As the design develops, performance expectations may need to be reflected in drawings, specifications and technical coordination. Depending on the project, this can include matters such as insulation values, airtightness targets, junction detailing, glazing performance and ventilation requirements.

Testing and verification may also form part of the later process, particularly where compliance and as-built performance need to be demonstrated. Clear coordination before construction can help reduce uncertainty and support a smoother path toward delivery.

This area of planning sits within the overall build context, where design decisions made early can influence performance, buildability and readiness for construction.

Frequently Asked Questions

Why does energy efficiency need to be considered early in a custom-built home project?

Because many of the decisions that affect performance, such as form, orientation, insulation, glazing and ventilation, are easier to coordinate during design development than after construction details have been fixed.

Is insulation alone enough to create an energy-efficient home?
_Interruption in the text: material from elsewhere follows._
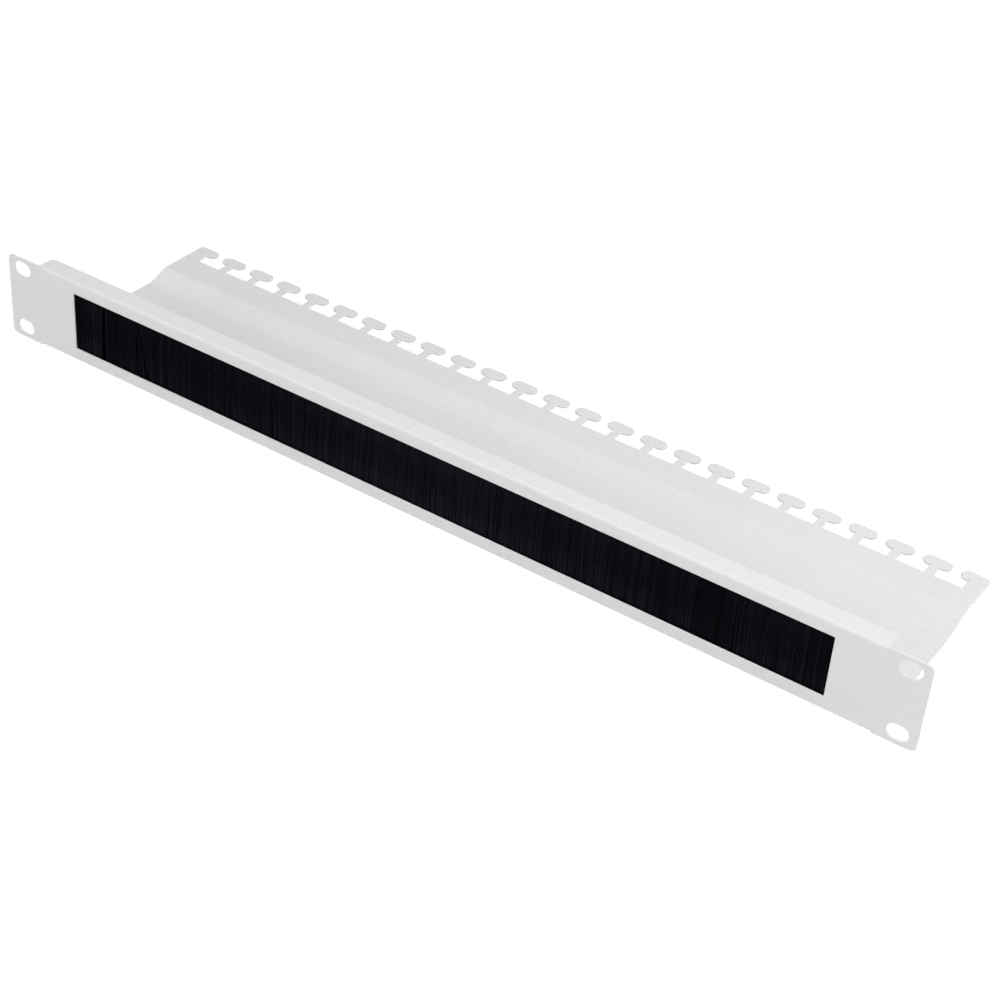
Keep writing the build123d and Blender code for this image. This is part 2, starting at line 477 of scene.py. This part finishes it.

No. Insulation is important, but overall performance also depends on airtightness, thermal bridging, glazing, ventilation and how well the different elements work together.

What is thermal bridging?

Thermal bridging is where heat moves more easily through certain parts of the building fabric, often at junctions or connections between elements. These areas can affect efficiency and surface temperatures.

Why do windows matter so much for thermal performance?

Windows influence heat loss, solar gain, daylight and comfort. Their size, placement, frame performance and glazing specification all affect how the home performs.

How does airtightness relate to ventilation?

Airtightness reduces uncontrolled air leakage, while ventilation helps manage fresh air and moisture. Both need to work together to support comfort and internal air quality.

Why is buildability important for energy performance?

Because performance often depends on how well details can be delivered on site. If key junctions or build-ups are difficult to execute, the finished result may not fully reflect the original design intent.